Gli spagnoli sanno già cosa succederà dopo il 23 luglio se il partito socialista non riuscirà a formare una maggioranza con Sumar, la coalizione alla loro sinistra: il partito popolare si metterà d’accordo in un battibaleno con l’estrema destra di Vox per ripartirsi il paese.

I DUE PARTITI ieri hanno firmato il patto che sancisce la fine del tripartito di sinistra nella Comunità valenziana: ai 40 seggi ottenuti dal partito popolare alle Corts, Vox aggiungerà con gusto i propri 13 seggi per raggiungere la maggioranza (sui 99 seggi in totale della camera regionale). Quella valenziana era una piazza che per il Pp era molto importante riconquistare. Per anni avevano fatto il bello e il cattivo tempo, e i livelli di corruzione avevano trascinato il partito in moltissimi processi giudiziari che alla fine avevano travolto indirettamente anche l’ex premier Mariano Rajoy.
Il 28 maggio la destra ha riconquistato con forza la maggioranza nella regione, complice la caduta di Compromís, partito valenziano di sinistra, e la scomparsa di Podemos. Assieme ai socialisti, dal 2015 i tre partiti formavano il cosiddetto “accordo del Botànic”, dal nome del giardino botanico dell’università di Valenza dove venne firmato: un’alleanza di sinistra che aveva portato il socialista Ximo Puig alla guida di una regione che dal 1995 aveva sempre controllato il partito popolare.

IL PP TORNA quindi a sedere nel palazzo della Generalitat valenciana con Carlos Mazón, il futuro presidente; ma stavolta lo dovrà fare accompagnato da Vox. Un partito il cui capolista, Carlos Flores, è stato condannato per violenza contro sua moglie: l’unico gesto che il Pp ha ottenuto dai loro nuovi alleati è stato quello di appartare questo violento dalla prima linea. Non farà parte del futuro governo valenziano, perché sarà il numero uno del partito verde muco alle elezioni nazionali di luglio. Ma l’immagine di sei uomini, tra cui Mazón e Flores, seduti attorno a un tavolo rendeva chiaro il cambiamento politico: nell’alleanza del Botànic, il peso delle donne era tutt’altro.
Anche il presidente delle Corts sarà di Vox, così come un quinto dei consiglieri del governo. In questo modo, la comunità valenziana diventa la regione più importante dove Vox entra direttamente nel governo, cosa che nel 2019 era già accaduta in Murcia e in Castiglia La Mancia. In altre quattro regioni (Aragón, Murcia, Cantabria e le Baleari) i popolari stanno negoziando di ottenere l’astensione della destra estrema, senza però farli entrare direttamente nel governo. A Madrid e La Rioja, invece, il Pp ha ottenuto la maggioranza assoluta.

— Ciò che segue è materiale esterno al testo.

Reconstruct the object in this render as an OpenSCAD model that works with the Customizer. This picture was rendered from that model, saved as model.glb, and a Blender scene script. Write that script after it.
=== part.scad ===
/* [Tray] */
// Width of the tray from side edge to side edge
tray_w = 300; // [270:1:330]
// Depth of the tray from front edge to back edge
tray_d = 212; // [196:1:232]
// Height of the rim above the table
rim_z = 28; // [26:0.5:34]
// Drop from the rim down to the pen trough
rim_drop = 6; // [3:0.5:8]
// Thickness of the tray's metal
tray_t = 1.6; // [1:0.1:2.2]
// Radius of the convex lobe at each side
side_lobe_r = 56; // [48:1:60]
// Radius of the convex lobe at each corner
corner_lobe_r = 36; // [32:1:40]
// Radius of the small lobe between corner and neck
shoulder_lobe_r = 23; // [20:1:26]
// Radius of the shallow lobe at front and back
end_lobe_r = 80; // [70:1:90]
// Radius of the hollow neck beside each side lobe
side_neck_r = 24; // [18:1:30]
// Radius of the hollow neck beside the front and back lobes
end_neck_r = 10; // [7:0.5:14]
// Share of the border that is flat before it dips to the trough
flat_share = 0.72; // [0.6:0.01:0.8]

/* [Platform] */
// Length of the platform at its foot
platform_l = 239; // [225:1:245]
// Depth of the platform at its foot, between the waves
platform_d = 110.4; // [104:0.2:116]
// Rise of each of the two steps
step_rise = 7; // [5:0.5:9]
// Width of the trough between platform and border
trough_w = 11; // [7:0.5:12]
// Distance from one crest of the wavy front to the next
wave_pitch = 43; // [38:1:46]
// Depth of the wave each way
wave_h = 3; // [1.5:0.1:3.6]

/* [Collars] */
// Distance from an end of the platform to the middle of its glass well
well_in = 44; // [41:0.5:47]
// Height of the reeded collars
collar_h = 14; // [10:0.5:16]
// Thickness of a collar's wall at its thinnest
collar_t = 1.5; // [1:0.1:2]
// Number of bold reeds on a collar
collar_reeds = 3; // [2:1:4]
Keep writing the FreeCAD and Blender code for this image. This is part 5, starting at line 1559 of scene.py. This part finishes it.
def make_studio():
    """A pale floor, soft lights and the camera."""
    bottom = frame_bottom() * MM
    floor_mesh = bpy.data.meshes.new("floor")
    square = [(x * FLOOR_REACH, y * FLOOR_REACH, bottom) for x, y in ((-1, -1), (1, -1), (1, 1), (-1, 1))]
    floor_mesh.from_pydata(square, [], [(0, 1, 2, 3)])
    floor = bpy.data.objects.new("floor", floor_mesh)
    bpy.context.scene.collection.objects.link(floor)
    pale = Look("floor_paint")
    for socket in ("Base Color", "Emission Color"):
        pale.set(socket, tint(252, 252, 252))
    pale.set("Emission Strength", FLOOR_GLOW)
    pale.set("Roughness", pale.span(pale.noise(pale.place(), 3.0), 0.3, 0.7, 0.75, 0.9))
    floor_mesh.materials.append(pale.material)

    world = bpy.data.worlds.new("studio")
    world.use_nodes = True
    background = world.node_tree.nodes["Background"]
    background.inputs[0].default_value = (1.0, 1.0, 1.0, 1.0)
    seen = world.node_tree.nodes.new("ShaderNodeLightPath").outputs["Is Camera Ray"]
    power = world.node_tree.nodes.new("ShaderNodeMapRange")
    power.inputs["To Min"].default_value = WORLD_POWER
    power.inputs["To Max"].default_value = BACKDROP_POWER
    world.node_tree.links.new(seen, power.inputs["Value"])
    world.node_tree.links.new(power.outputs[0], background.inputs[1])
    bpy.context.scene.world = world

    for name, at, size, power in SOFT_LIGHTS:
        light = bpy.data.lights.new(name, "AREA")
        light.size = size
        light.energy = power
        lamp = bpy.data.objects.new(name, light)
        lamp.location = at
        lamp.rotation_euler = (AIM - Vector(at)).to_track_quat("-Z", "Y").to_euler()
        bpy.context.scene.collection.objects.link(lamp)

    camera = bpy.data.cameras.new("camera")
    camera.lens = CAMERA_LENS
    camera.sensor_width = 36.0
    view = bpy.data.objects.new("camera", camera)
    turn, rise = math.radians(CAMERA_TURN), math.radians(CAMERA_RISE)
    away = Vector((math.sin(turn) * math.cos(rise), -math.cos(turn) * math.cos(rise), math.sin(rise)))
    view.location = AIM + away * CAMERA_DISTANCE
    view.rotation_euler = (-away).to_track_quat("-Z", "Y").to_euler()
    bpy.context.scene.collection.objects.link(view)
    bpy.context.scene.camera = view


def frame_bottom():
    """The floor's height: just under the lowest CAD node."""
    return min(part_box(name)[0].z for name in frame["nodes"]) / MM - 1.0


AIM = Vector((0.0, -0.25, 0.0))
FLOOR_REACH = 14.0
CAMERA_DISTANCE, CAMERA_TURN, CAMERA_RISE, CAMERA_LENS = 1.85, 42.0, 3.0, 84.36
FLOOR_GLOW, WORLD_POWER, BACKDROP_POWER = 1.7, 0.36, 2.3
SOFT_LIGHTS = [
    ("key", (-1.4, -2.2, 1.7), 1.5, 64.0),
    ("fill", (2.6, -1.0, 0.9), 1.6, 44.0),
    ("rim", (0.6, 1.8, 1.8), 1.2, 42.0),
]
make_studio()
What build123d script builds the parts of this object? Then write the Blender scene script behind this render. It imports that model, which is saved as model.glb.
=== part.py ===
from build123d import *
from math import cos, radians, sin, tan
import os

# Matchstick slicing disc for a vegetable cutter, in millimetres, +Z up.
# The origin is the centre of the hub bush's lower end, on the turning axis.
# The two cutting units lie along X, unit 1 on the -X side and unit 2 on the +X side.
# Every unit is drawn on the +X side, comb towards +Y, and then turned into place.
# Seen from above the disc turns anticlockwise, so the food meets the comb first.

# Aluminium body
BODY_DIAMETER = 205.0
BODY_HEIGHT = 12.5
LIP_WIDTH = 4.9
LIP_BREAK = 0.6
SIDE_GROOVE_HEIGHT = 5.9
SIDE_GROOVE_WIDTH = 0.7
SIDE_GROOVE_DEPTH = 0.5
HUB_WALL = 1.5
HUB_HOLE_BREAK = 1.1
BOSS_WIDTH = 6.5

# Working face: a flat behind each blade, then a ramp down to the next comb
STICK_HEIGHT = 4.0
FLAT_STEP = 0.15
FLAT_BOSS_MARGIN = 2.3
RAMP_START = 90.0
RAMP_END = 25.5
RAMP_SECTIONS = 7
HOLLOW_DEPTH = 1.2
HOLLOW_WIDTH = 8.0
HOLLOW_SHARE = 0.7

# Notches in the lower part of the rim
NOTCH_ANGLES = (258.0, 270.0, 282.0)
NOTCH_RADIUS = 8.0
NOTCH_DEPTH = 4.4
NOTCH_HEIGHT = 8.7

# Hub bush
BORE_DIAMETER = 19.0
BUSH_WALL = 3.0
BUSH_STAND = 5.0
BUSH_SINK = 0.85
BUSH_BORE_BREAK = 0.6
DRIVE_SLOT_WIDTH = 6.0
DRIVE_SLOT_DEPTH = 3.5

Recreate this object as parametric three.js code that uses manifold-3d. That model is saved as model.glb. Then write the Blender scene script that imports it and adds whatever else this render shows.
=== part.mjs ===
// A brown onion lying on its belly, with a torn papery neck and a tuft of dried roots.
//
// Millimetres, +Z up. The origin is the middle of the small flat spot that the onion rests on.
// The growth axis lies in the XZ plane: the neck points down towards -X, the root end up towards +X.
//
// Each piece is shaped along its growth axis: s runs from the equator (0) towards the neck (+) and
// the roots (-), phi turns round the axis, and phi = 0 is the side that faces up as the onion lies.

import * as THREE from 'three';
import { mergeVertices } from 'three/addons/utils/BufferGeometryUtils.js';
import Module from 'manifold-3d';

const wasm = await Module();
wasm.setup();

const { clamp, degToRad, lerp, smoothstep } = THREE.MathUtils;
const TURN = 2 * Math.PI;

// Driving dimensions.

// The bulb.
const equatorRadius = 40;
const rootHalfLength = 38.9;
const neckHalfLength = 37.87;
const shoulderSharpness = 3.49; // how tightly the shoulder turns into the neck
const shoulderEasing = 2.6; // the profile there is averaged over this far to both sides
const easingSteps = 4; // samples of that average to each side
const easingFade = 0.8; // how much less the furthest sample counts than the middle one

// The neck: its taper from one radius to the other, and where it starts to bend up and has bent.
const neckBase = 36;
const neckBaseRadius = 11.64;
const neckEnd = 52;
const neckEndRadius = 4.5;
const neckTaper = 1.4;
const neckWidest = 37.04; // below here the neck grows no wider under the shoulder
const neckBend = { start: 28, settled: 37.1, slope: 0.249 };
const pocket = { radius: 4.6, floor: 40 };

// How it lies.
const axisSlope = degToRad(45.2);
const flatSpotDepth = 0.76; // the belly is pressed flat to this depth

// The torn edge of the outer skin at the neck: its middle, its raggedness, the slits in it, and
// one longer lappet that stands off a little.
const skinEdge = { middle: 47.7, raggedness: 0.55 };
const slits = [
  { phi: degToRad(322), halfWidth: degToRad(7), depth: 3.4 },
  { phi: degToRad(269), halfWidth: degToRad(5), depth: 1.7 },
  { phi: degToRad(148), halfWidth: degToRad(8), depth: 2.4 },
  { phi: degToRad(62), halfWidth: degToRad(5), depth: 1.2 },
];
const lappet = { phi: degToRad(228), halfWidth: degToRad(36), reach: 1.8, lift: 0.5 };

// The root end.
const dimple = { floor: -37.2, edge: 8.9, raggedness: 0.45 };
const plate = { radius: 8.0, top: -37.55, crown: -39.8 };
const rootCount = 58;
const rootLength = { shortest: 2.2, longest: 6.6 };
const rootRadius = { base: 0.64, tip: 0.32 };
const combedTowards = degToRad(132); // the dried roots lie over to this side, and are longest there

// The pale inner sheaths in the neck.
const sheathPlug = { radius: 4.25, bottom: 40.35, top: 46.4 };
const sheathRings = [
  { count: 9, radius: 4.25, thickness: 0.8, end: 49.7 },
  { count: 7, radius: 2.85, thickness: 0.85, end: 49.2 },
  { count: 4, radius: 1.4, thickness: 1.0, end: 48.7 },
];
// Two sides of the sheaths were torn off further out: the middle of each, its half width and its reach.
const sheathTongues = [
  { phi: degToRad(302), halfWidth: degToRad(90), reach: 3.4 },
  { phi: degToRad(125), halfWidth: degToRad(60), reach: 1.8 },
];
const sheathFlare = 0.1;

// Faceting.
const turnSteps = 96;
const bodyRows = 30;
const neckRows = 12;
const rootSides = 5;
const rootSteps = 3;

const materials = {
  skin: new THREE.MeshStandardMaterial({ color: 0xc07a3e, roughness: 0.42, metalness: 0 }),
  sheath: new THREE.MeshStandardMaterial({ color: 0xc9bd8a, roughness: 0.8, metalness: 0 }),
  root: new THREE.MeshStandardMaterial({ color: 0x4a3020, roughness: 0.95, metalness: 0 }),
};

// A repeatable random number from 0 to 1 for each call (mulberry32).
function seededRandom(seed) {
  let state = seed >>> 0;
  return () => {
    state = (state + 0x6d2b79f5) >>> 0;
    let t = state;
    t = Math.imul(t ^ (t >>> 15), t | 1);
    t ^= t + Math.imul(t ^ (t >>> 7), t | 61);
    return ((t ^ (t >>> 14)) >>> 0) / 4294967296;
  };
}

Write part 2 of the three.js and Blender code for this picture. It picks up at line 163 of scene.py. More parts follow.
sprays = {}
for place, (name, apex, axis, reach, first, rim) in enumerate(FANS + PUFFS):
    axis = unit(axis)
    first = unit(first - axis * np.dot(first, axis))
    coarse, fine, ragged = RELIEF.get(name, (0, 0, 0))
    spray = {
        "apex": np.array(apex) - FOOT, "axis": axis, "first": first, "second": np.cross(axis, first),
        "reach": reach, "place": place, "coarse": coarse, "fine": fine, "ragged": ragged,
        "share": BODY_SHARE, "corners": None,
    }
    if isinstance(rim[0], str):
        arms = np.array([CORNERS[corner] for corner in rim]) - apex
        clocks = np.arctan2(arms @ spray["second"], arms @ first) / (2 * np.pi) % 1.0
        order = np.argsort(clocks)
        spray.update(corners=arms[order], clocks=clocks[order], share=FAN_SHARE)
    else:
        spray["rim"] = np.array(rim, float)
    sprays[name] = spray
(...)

Il Pp intanto sta negoziando con l’alleato alla sua destra anche la guida anche di 135 comuni, che in linea di massima si dovranno costituire questo sabato in tutta la Spagna.
Né Vox, né il Pp lo nascondono: i negoziati sono in corso, e senza nessun cordone sanitario contro Vox. Tra le grandi città che probabilmente finiranno per essere guidate dalla destra ci sono la stessa Valencia, Siviglia, Saragozza, Valladolid, o Toledo.

PER I COMUNI, la principale incognita è quello che accadrà a Barcellona: al candidato nazionalista di destra Xavier Trias, di Junts, toccherebbe governare, con 11 consiglieri su 41; ma la sindaca uscente Ada Colau sta cercando di convincere da settimane Esquerra Republicana e socialisti a formare una maggioranza alternativa (di 24 consiglieri). L’ultima sua proposta per sbloccare la trattativa è stata quella di ripartirsi la guida della città: un anno a Esquerra, e uno e mezzo a testa per il partito dei Comuns e socialisti, che così arriverebbero alle prossime elezioni guidando la città. Ma sia socialisti che Esquerra hanno respinto sdegnati la proposta.